Output all lines exactly, with nothing added or dropped.

Data rows

>>>

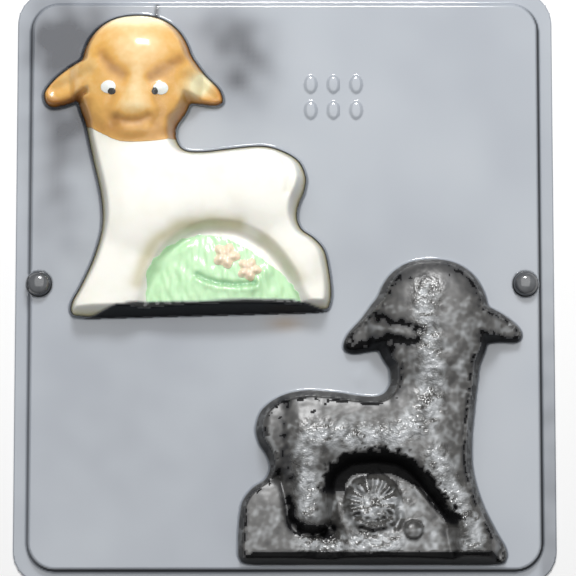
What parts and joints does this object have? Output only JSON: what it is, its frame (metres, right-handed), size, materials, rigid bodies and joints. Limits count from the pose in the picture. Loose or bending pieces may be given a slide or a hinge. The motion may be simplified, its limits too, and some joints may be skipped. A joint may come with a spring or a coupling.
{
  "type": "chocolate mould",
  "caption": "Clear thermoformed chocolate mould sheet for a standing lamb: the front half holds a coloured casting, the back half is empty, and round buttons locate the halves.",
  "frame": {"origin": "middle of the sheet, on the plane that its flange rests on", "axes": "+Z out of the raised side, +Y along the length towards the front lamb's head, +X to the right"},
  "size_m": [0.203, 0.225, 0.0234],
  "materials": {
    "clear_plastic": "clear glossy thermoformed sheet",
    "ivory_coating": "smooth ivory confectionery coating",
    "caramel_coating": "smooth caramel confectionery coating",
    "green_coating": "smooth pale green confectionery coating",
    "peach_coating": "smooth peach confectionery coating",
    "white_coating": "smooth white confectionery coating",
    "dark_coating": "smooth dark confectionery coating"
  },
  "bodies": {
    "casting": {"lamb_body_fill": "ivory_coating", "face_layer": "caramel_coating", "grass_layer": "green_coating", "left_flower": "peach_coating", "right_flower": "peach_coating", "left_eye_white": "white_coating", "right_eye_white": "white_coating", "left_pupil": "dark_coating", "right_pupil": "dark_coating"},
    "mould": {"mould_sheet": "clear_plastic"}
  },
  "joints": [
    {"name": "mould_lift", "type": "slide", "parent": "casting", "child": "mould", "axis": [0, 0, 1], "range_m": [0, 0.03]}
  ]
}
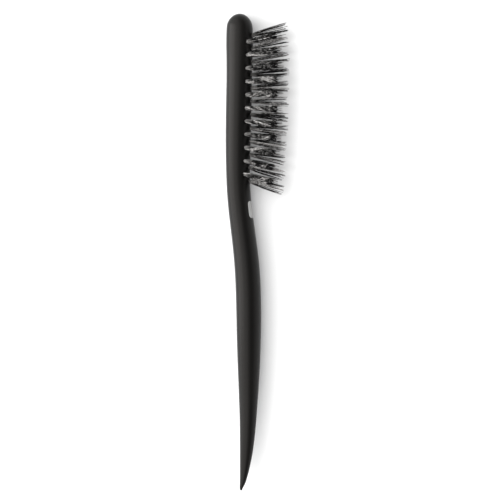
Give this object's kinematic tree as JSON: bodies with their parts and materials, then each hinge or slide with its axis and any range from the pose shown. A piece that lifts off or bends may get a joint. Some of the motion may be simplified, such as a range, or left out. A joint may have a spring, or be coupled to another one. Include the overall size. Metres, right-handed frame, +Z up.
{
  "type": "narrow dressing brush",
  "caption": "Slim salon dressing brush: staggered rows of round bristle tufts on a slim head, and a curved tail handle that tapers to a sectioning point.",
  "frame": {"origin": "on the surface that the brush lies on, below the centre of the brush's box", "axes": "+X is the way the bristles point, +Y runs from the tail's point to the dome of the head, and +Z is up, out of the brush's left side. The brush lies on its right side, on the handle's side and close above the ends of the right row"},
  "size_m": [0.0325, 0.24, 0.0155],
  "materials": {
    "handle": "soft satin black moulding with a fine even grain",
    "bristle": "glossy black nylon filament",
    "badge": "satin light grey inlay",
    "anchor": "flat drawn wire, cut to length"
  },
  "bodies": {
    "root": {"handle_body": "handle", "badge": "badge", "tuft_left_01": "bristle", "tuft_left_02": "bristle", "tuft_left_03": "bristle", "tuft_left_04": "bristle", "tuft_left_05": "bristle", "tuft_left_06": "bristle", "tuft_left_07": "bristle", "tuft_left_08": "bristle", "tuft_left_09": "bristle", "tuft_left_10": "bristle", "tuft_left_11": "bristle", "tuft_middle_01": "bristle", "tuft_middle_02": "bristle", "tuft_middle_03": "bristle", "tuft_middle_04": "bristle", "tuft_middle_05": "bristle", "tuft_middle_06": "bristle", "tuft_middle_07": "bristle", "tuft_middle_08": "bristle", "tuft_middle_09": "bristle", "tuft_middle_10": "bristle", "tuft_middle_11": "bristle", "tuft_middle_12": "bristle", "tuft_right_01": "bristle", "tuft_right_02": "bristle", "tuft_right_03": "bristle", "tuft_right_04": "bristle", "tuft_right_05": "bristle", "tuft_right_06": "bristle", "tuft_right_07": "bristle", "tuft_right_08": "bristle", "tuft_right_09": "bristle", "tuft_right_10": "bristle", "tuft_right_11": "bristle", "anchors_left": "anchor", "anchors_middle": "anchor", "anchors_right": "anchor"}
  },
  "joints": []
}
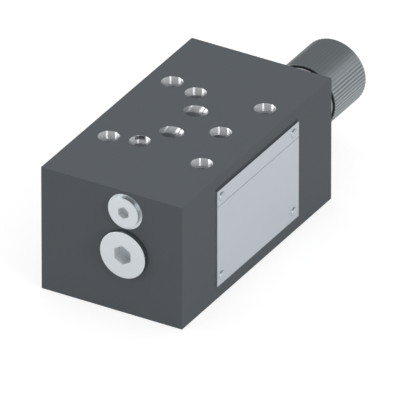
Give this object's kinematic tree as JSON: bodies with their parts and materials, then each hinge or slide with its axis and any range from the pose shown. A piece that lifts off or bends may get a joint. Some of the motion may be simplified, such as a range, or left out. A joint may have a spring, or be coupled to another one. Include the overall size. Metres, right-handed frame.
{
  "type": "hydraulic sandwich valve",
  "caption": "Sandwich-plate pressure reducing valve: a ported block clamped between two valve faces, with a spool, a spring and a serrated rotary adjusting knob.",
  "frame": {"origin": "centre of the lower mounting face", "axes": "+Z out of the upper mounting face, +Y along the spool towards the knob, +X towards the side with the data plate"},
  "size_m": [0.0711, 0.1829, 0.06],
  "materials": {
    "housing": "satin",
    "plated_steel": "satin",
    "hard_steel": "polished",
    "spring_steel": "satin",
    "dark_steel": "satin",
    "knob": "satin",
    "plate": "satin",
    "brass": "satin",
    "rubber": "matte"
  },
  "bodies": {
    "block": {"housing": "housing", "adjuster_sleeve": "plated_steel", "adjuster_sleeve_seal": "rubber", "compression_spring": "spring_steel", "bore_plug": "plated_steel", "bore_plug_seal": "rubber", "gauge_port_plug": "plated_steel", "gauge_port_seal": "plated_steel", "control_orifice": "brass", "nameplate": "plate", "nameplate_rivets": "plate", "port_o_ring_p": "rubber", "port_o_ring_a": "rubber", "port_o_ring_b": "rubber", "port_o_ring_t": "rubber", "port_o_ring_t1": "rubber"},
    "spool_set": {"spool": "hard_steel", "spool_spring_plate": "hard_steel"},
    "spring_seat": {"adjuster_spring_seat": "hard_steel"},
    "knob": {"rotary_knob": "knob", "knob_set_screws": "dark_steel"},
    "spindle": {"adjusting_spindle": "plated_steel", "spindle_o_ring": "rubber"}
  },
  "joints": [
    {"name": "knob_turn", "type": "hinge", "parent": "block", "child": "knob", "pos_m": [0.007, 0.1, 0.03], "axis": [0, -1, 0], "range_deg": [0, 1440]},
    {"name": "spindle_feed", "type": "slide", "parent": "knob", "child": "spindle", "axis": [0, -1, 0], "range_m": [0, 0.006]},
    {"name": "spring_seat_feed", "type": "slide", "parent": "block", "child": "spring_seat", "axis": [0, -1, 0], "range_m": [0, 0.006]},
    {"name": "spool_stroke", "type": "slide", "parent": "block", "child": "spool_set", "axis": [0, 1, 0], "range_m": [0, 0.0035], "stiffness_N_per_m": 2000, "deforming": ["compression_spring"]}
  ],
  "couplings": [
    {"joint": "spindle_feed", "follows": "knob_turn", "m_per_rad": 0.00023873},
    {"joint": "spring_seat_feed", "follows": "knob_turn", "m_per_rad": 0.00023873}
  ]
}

<<<

Reply to the task
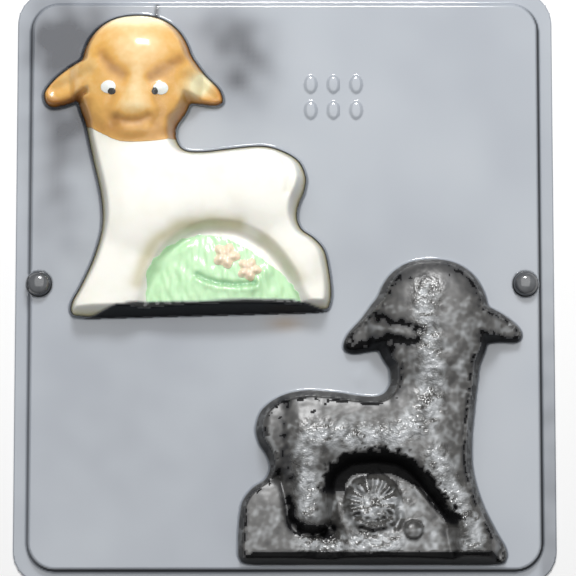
What parts and joints does this object have? Output only JSON: what it is, its frame (metres, right-handed), size, materials, rigid bodies and joints. Limits count from the pose in the picture. Loose or bending pieces may be given a slide or a hinge. The motion may be simplified, its limits too, and some joints may be skipped. A joint may come with a spring or a coupling.
{
  "type": "chocolate mould",
  "caption": "Clear thermoformed chocolate mould sheet for a standing lamb: the front half holds a coloured casting, the back half is empty, and round buttons locate the halves.",
  "frame": {"origin": "middle of the sheet, on the plane that its flange rests on", "axes": "+Z out of the raised side, +Y along the length towards the front lamb's head, +X to the right"},
  "size_m": [0.203, 0.225, 0.0234],
  "materials": {
    "clear_plastic": "clear glossy thermoformed sheet",
    "ivory_coating": "smooth ivory confectionery coating",
    "caramel_coating": "smooth caramel confectionery coating",
    "green_coating": "smooth pale green confectionery coating",
    "peach_coating": "smooth peach confectionery coating",
    "white_coating": "smooth white confectionery coating",
    "dark_coating": "smooth dark confectionery coating"
  },
  "bodies": {
    "casting": {"lamb_body_fill": "ivory_coating", "face_layer": "caramel_coating", "grass_layer": "green_coating", "left_flower": "peach_coating", "right_flower": "peach_coating", "left_eye_white": "white_coating", "right_eye_white": "white_coating", "left_pupil": "dark_coating", "right_pupil": "dark_coating"},
    "mould": {"mould_sheet": "clear_plastic"}
  },
  "joints": [
    {"name": "mould_lift", "type": "slide", "parent": "casting", "child": "mould", "axis": [0, 0, 1], "range_m": [0, 0.03]}
  ]
}
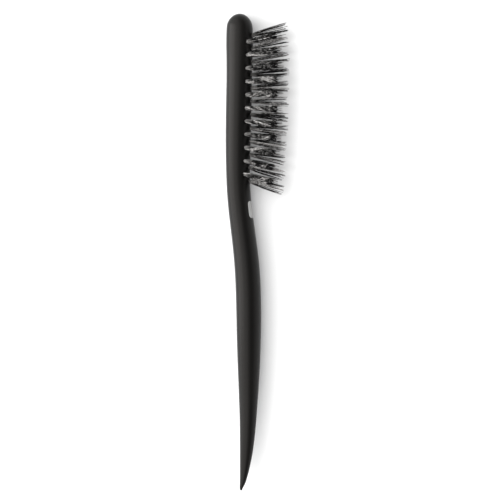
Give this object's kinematic tree as JSON: bodies with their parts and materials, then each hinge or slide with its axis and any range from the pose shown. A piece that lifts off or bends may get a joint. Some of the motion may be simplified, such as a range, or left out. A joint may have a spring, or be coupled to another one. Include the overall size. Metres, right-handed frame, +Z up.
{
  "type": "narrow dressing brush",
  "caption": "Slim salon dressing brush: staggered rows of round bristle tufts on a slim head, and a curved tail handle that tapers to a sectioning point.",
  "frame": {"origin": "on the surface that the brush lies on, below the centre of the brush's box", "axes": "+X is the way the bristles point, +Y runs from the tail's point to the dome of the head, and +Z is up, out of the brush's left side. The brush lies on its right side, on the handle's side and close above the ends of the right row"},
  "size_m": [0.0325, 0.24, 0.0155],
  "materials": {
    "handle": "soft satin black moulding with a fine even grain",
    "bristle": "glossy black nylon filament",
    "badge": "satin light grey inlay",
    "anchor": "flat drawn wire, cut to length"
  },
  "bodies": {
    "root": {"handle_body": "handle", "badge": "badge", "tuft_left_01": "bristle", "tuft_left_02": "bristle", "tuft_left_03": "bristle", "tuft_left_04": "bristle", "tuft_left_05": "bristle", "tuft_left_06": "bristle", "tuft_left_07": "bristle", "tuft_left_08": "bristle", "tuft_left_09": "bristle", "tuft_left_10": "bristle", "tuft_left_11": "bristle", "tuft_middle_01": "bristle", "tuft_middle_02": "bristle", "tuft_middle_03": "bristle", "tuft_middle_04": "bristle", "tuft_middle_05": "bristle", "tuft_middle_06": "bristle", "tuft_middle_07": "bristle", "tuft_middle_08": "bristle", "tuft_middle_09": "bristle", "tuft_middle_10": "bristle", "tuft_middle_11": "bristle", "tuft_middle_12": "bristle", "tuft_right_01": "bristle", "tuft_right_02": "bristle", "tuft_right_03": "bristle", "tuft_right_04": "bristle", "tuft_right_05": "bristle", "tuft_right_06": "bristle", "tuft_right_07": "bristle", "tuft_right_08": "bristle", "tuft_right_09": "bristle", "tuft_right_10": "bristle", "tuft_right_11": "bristle", "anchors_left": "anchor", "anchors_middle": "anchor", "anchors_right": "anchor"}
  },
  "joints": []
}
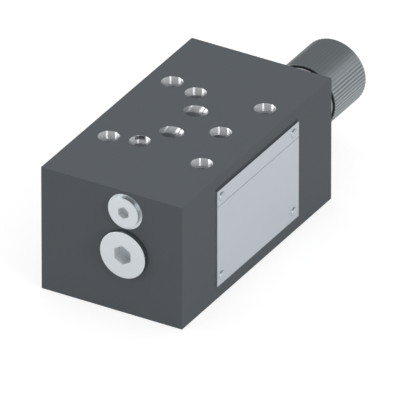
Give this object's kinematic tree as JSON: bodies with their parts and materials, then each hinge or slide with its axis and any range from the pose shown. A piece that lifts off or bends may get a joint. Some of the motion may be simplified, such as a range, or left out. A joint may have a spring, or be coupled to another one. Include the overall size. Metres, right-handed frame.
{
  "type": "hydraulic sandwich valve",
  "caption": "Sandwich-plate pressure reducing valve: a ported block clamped between two valve faces, with a spool, a spring and a serrated rotary adjusting knob.",
  "frame": {"origin": "centre of the lower mounting face", "axes": "+Z out of the upper mounting face, +Y along the spool towards the knob, +X towards the side with the data plate"},
  "size_m": [0.0711, 0.1829, 0.06],
  "materials": {
    "housing": "satin",
    "plated_steel": "satin",
    "hard_steel": "polished",
    "spring_steel": "satin",
    "dark_steel": "satin",
    "knob": "satin",
    "plate": "satin",
    "brass": "satin",
    "rubber": "matte"
  },
  "bodies": {
    "block": {"housing": "housing", "adjuster_sleeve": "plated_steel", "adjuster_sleeve_seal": "rubber", "compression_spring": "spring_steel", "bore_plug": "plated_steel", "bore_plug_seal": "rubber", "gauge_port_plug": "plated_steel", "gauge_port_seal": "plated_steel", "control_orifice": "brass", "nameplate": "plate", "nameplate_rivets": "plate", "port_o_ring_p": "rubber", "port_o_ring_a": "rubber", "port_o_ring_b": "rubber", "port_o_ring_t": "rubber", "port_o_ring_t1": "rubber"},
    "spool_set": {"spool": "hard_steel", "spool_spring_plate": "hard_steel"},
    "spring_seat": {"adjuster_spring_seat": "hard_steel"},
    "knob": {"rotary_knob": "knob", "knob_set_screws": "dark_steel"},
    "spindle": {"adjusting_spindle": "plated_steel", "spindle_o_ring": "rubber"}
  },
  "joints": [
    {"name": "knob_turn", "type": "hinge", "parent": "block", "child": "knob", "pos_m": [0.007, 0.1, 0.03], "axis": [0, -1, 0], "range_deg": [0, 1440]},
    {"name": "spindle_feed", "type": "slide", "parent": "knob", "child": "spindle", "axis": [0, -1, 0], "range_m": [0, 0.006]},
    {"name": "spring_seat_feed", "type": "slide", "parent": "block", "child": "spring_seat", "axis": [0, -1, 0], "range_m": [0, 0.006]},
    {"name": "spool_stroke", "type": "slide", "parent": "block", "child": "spool_set", "axis": [0, 1, 0], "range_m": [0, 0.0035], "stiffness_N_per_m": 2000, "deforming": ["compression_spring"]}
  ],
  "couplings": [
    {"joint": "spindle_feed", "follows": "knob_turn", "m_per_rad": 0.00023873},
    {"joint": "spring_seat_feed", "follows": "knob_turn", "m_per_rad": 0.00023873}
  ]
}